--- BEGIN ---
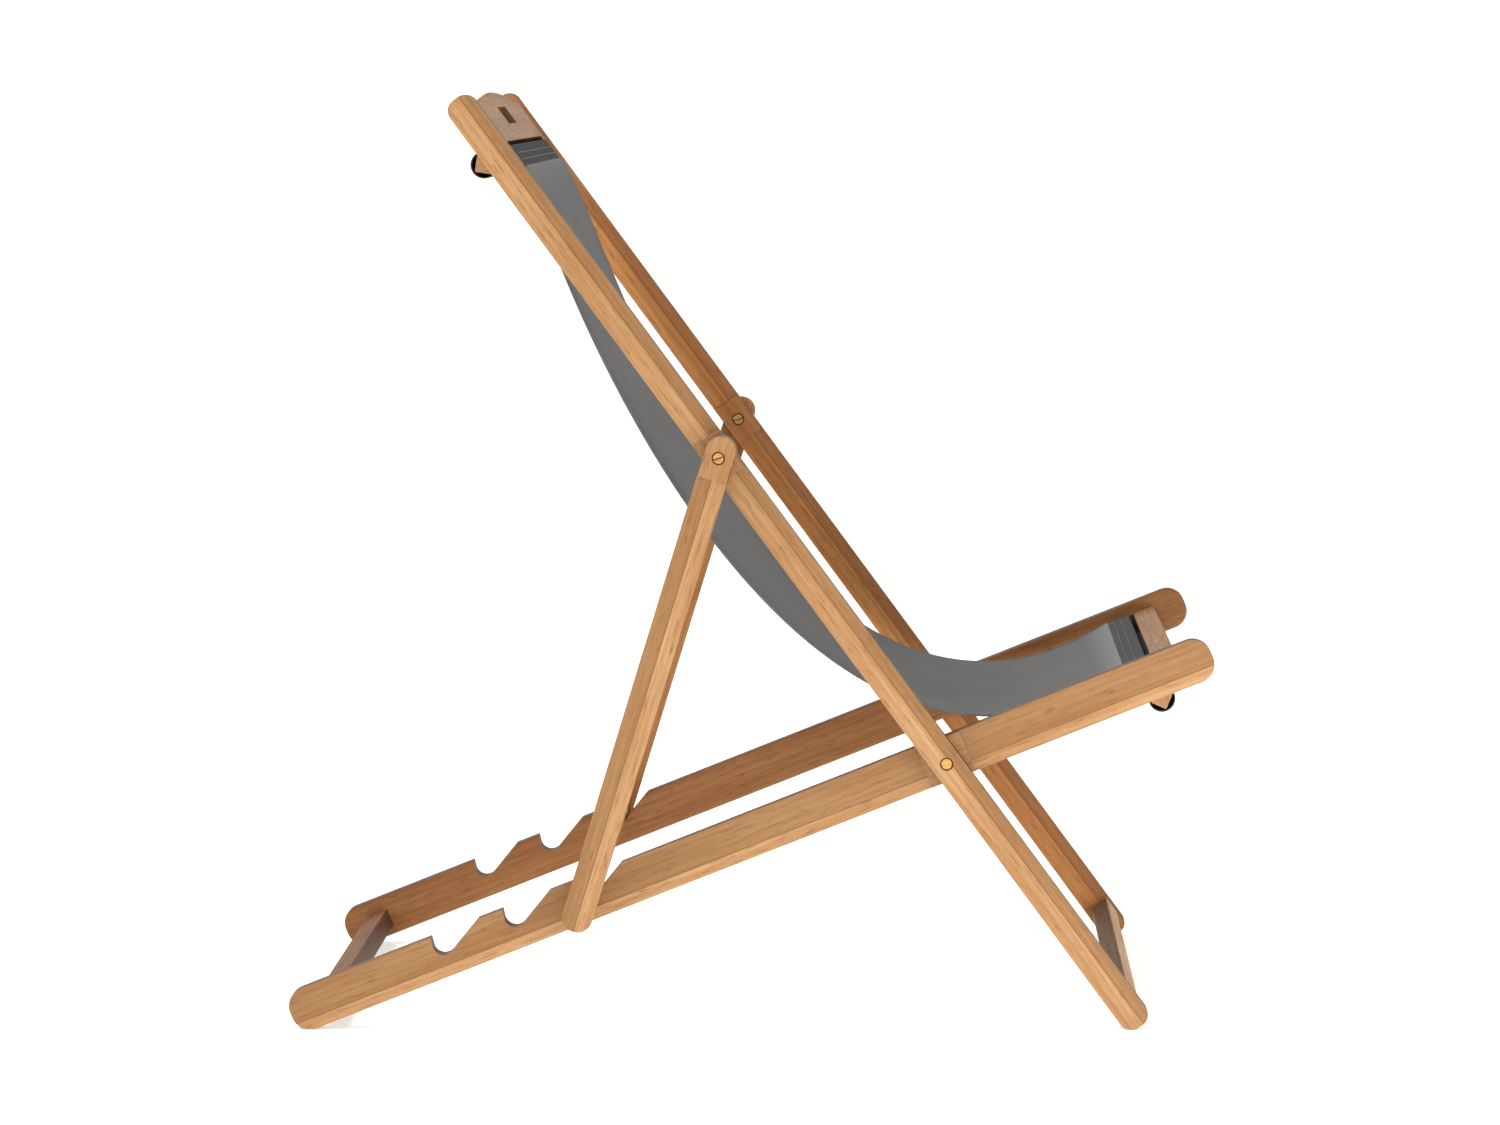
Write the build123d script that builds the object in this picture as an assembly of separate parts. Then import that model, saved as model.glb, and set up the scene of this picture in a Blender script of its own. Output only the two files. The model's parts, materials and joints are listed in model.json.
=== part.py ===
"""Folding teak deck chair with a woven sling, in millimetres.

Three timber frames turn on brass barrel bolts.  From the outside in they are the prop frame,
the back frame and the seat frame.  The prop frame's dowel rests in a pair of notches in the
seat rails, and the sling hangs between the head board and the front board.

+Z is up, X is the width, the sitter faces -Y.  The origin is the middle of the footprint.
"""

from build123d import *
from math import acos, asin, atan2, cos, degrees, hypot, radians, sin
import os

# ---------------------------------------------------------------- driving dimensions
seat_inside = 436.0  # clear width between the seat rails
timber = 20.0  # thickness of every rail and leg, across the chair
frame_gap = 1.0  # gap between neighbouring frames, filled by a washer

pivot_to_head = 857.0  # crossing pivot to the top end of a back rail
pivot_to_foot = 344.0  # crossing pivot to the bottom end of a back rail
pivot_to_prop = 399.0  # crossing pivot to the prop pivot
pivot_to_front = 298.5  # crossing pivot to the front end of a seat rail
pivot_to_rear = 746.0  # crossing pivot to the rear end of a seat rail
pivot_to_notch = 402.0  # crossing pivot to the nearest notch
prop_reach = 480.0  # prop pivot to dowel

back_width = 32.0
back_end_radius = min(13.0, 0.45 * back_width)
back_ridge = 4.5  # height of the ridge line above the rail's middle
seat_width = 46.0
seat_end_radius = min(20.0, 0.45 * seat_width)
seat_ridge = -10.0  # height of the ridge line above the rail's middle
pivot_drop = 2.0  # crossing pivot below the middle of the seat rail
leg_width = 32.0
leg_top_overhang = 8.0  # prop pivot to the centre of the leg's round top
leg_foot_overhang = 24.2  # dowel to the centre of the leg's round bottom
facet_fall = 3.2  # how far each planed facet falls from the ridge to the edge
leg_facet_fall = 2.6
edge_round = 1.8  # rounding of the long edges
flat_half = 24.0  # half length of the flat left at a pivot

dowel_diameter = 22.0
dowel_clearance = 1.0  # notch radius over dowel radius
dowel_lift = 0.3  # dowel's underside above the bottom of its notch
dowel_tenon_diameter = 15.0
dowel_tenon_depth = 13.0
notch_count = 3
notch_pitch = 82.0
notch_depth = 23.0  # rail's top edge to the bottom of a notch
notch_ramp = 44.0  # notch centre to the top of its ramp
notch_hook = 1.5  # how far the rear wall leans over the dowel

head_board_end = 19.0  # rail's top end to the board's corners
head_board_width = 81.0  # along the back rail, at the corners
head_board_crest = 19.0  # rise of the arched top over the corners
head_board_thickness = 19.0
head_board_setback = 3.0  # board's face behind the rail's front edge
hand_hole_width = 90.0
hand_hole_height = 22.0
hand_hole_fall = 13.5  # board's corners to the hole's centre
hand_hole_radius = 4.0

front_board_end = 34.5  # rail's front end to the board
front_board_width = 56.0
front_board_thickness = 23.0
front_board_setback = 13.0  # board's face below the rail's top edge

rear_stretcher_width = 26.0
rear_stretcher_thickness = 22.0
rear_stretcher_end = 28.0  # from the rail's rear end
rear_stretcher_setback = 15.0
bottom_stretcher_width = 21.0
bottom_stretcher_thickness = 22.0
bottom_stretcher_setback = 2.0
front_end_clearance = 3.5  # seat rail's front end to the bottom stretcher when folded

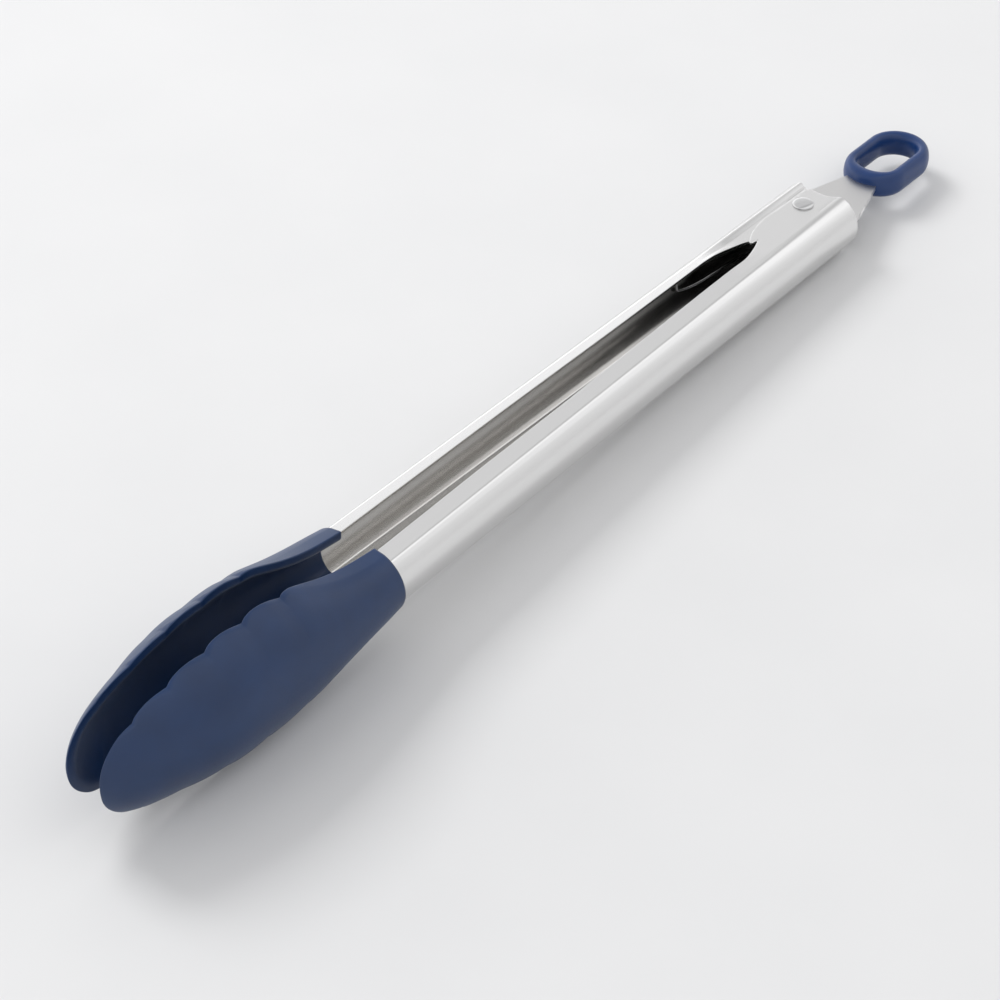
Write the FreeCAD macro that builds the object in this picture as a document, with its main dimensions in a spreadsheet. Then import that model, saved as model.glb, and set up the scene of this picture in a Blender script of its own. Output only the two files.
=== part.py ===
"""Locking kitchen tongs, 12 inch size: two sprung steel arms with silicone heads.

Millimetres. The tongs lie on their side, locked shut. +X points along them
towards the hanging ring, +Y towards the rear arm and +Z up. The model is drawn
around the pivot and every piece is then placed so that the origin is under the
middle of the whole object, on the surface that it lies on.
"""
import FreeCAD, Part
import os
import Sketcher
from FreeCAD import Placement, Rotation, Vector
from math import atan2, pi, sqrt

DOCUMENT = FreeCAD.newDocument("tongs")
SHEET_NAME = "Sizes"

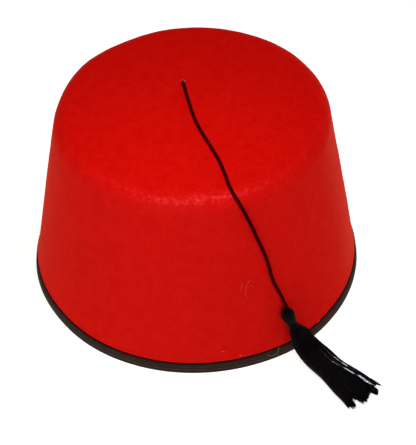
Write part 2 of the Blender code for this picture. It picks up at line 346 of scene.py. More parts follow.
@dataclass(frozen=True)
class WoolFelt:
    """Wool felt, matted with steam and pressed on a block, with a short nap.

    It gives the eye a deep even red with no shine, broken by fine tangled fibre lines, painted
    paler as a painted sheen where raised fibres catch the light, and by soft mottling where the wool
    lies thicker. There is a pale bloom where the nap is seen from the side, a painted sheen down the
    side for the pale table reflected there, and a painted highlight along the top's edge, strongest
    at the front and broken into pinkish flecks.
    """

    name: str = "pressed wool felt"
    shaded: str = "#C90402"
    middle: str = "#D20D08"
    # Painted sheen: the paler colour of the fibre lines, standing for raised fibres that catch the light.
    fibre_sheen_colour: str = "#DE1A15"
    # Painted highlight: the colour painted along the top's edge, where the lamps catch the rounded edge.
    painted_edge_highlight: str = "#EA3A44"
    bloom: str = "#FF9C7C"
    bloom_weight: float = 0.2
    bloom_roughness: float = 0.34
    # Painted sheen: a pale colour mixed in down the side, standing for the table reflected there.
    side_sheen_colour: str = "#D8D4CC"
    side_sheen_share: float = 0.0036
    roughness_low: float = 0.66
    roughness_high: float = 0.82
    lump_mm: float = 6.0  # where the wool lies thicker
    lump_detail: float = 3.4
    lump_roughness: float = 0.85
    lump_range: tuple[float, float] = (0.38, 0.62)  # of the noise, from the shaded colour to the middle
    fleck_mm: float = 2.2  # between the flecks of the painted edge highlight
    fleck_detail: float = 3.0
    fleck_roughness: float = 0.6
    fleck_range: tuple[float, float] = (0.46, 0.7)  # of the noise, from no fleck to a whole one
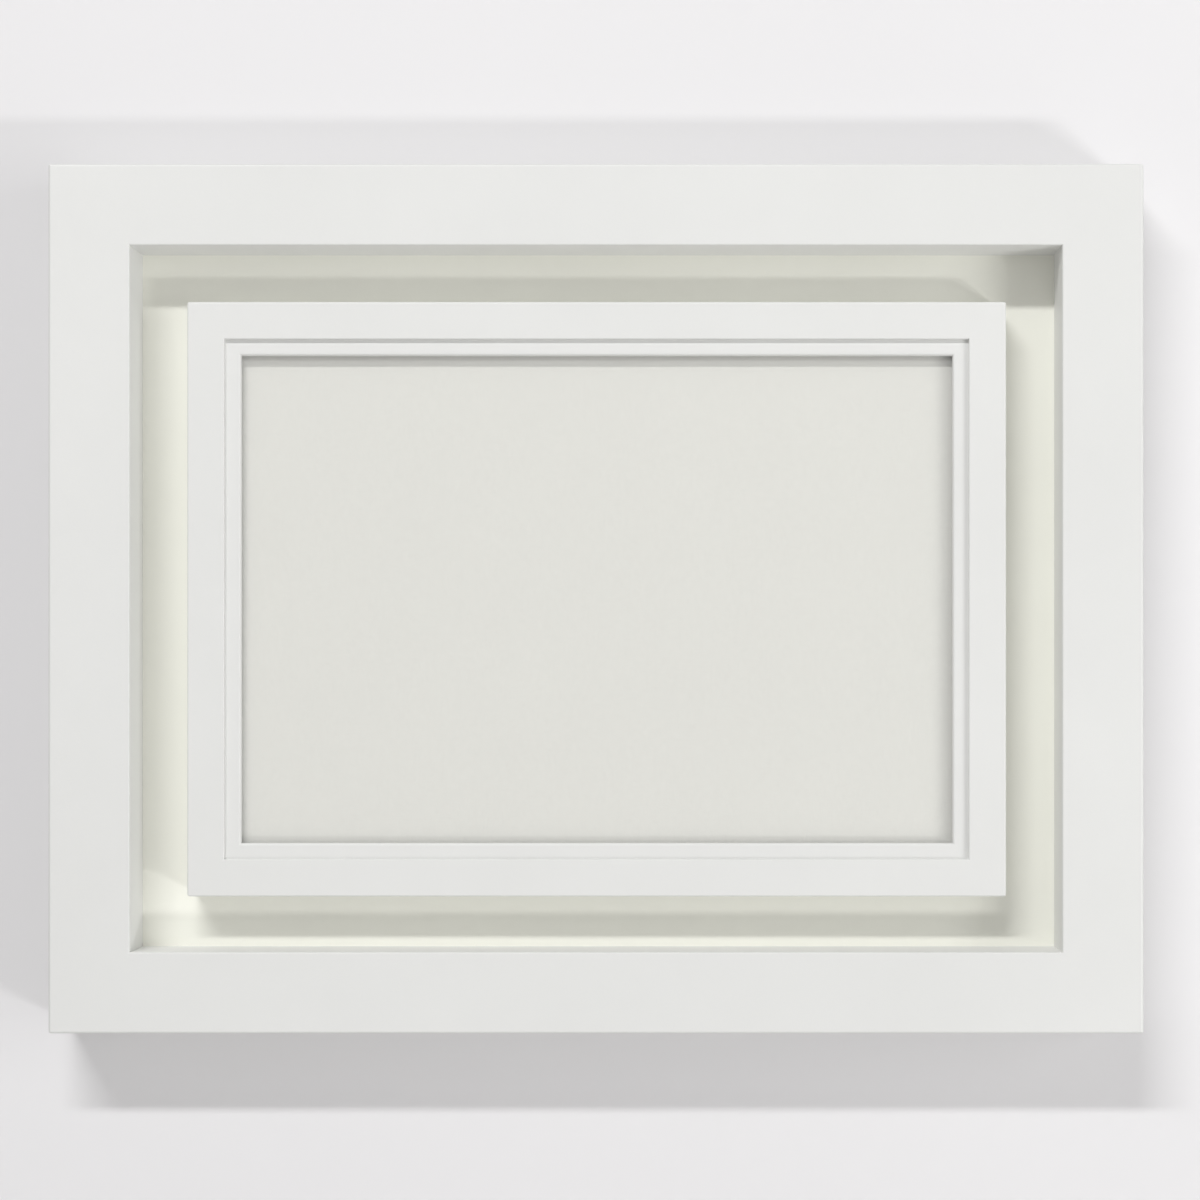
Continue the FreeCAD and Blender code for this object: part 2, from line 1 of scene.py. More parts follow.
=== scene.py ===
"""Looks for a shadow box: a white tray frame with a smaller stepped picture frame inside it."""

import json
import math

import bmesh
import bpy
from bpy.props import FloatProperty, FloatVectorProperty, PointerProperty
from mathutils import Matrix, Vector

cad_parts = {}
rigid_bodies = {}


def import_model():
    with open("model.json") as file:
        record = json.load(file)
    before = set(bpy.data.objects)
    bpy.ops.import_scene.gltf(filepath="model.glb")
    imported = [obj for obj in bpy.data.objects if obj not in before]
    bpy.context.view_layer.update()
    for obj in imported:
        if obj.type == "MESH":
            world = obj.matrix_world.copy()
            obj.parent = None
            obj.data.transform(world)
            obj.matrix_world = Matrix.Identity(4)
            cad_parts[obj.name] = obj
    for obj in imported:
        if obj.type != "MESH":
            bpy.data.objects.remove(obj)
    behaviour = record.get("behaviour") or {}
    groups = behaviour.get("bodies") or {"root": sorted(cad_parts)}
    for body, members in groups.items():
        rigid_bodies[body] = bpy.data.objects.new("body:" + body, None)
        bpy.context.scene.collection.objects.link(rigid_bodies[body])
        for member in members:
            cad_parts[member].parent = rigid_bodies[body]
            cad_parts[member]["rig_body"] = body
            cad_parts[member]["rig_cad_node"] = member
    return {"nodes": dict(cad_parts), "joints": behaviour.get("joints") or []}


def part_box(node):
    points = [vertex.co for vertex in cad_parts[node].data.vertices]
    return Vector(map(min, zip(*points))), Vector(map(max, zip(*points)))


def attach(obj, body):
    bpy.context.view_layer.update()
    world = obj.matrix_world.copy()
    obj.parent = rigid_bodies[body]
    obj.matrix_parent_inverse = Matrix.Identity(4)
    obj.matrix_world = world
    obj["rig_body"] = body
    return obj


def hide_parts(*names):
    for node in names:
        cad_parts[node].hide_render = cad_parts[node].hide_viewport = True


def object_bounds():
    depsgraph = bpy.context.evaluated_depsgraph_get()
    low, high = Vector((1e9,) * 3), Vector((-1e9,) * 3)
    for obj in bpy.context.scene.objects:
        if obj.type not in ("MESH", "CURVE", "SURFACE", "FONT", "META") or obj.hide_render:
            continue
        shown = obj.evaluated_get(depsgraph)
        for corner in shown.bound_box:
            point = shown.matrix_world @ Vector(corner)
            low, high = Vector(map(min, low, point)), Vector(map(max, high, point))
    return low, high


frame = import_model()
CAD_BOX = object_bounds()

bl_info = {
    "name": "Shadow Box",
    "version": (1, 0, 0),
    "blender": (4, 5, 0),
    "location": "View3D > Sidebar > Shadow Box",
    "description": "Builds and finishes a white shadow box with a floating inner frame",
    "category": "Object",
}

MM = 0.001
TINY = 0.00001
SIDES = ("top", "right", "bottom", "left")
HANDS = ("left", "right")
BODY = "frame"

ROUND_SIDES = 40
THREAD_DEPTH = 0.25 * MM
SCREW_TIP = 2 * MM
TIP_RADIUS = 0.15 * MM
HEAD_LAND = 0.15 * MM
COUNTERSUNK_HEAD = 3.0 * MM
PLATE_SIDES = 64
PLATE_EDGE = 0.2 * MM
PLATE_LAND = 0.9 * MM
RIB_SLOPE = 0.35 * MM
BUMPER_SIDES = 56
BUMPER_RADIUS = 5.0 * MM
BUMPER_ROUND = 1.0 * MM
BUMPER_FOOT = 0.2 * MM
DISH_RIM = 1.0 * MM
DISH_SLOPE = 0.5 * MM
SHEET_SIZE = 12

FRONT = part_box("outer_rail_top")[0].y
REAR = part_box("outer_rail_top")[1].y
MIDDLE = (CAD_BOX[0].z + CAD_BOX[1].z) / 2
OUTER_HALF = Vector((CAD_BOX[1].x, 0, CAD_BOX[1].z - MIDDLE))


class ShadowBoxFinish(bpy.types.PropertyGroup):
    """Colours and small sizes of the finished pieces."""

    paint_colour: FloatVectorProperty(
        name="Frame paint", description="Satin white on both frames",
        default=(0.80, 0.803, 0.788), subtype="COLOR", min=0, max=1)
    panel_colour: FloatVectorProperty(
        name="Panel paint", description="Cream white on the back panel",
        default=(0.955, 0.955, 0.875), subtype="COLOR", min=0, max=1)
    board_colour: FloatVectorProperty(
        name="Display board", description="Pale warm grey board behind the glass",
        default=(0.83, 0.82, 0.775), subtype="COLOR", min=0, max=1)
    hardboard_colour: FloatVectorProperty(
        name="Hardboard", description="Bare board behind the picture",
        default=(0.30, 0.19, 0.11), subtype="COLOR", min=0, max=1)
    zinc_colour: FloatVectorProperty(
        name="Zinc plate", description="Bright plated steel",
        default=(0.66, 0.67, 0.69), subtype="COLOR", min=0, max=1)
    rubber_colour: FloatVectorProperty(
        name="Rubber", description="Wall bumpers",
        default=(0.045, 0.045, 0.047), subtype="COLOR", min=0, max=1)
    outer_mitre_line: FloatProperty(
        name="Outer mitre line", description="Width of the line at the back of the outer mitres",
        default=0.18 * MM, unit="LENGTH")
    sheet_arris: FloatProperty(
        name="Sheet edge", description="Rounding on the edges of the panel, pane and boards",
        default=0.3 * MM, unit="LENGTH")
    metal_arris: FloatProperty(
        name="Metal edge", description="Rounding on the edges of pressed steel",
        default=0.15 * MM, unit="LENGTH")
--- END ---
» Prompt:
Go through the data and count each line that has the word "with", then give the total alone.

» Written answer:
8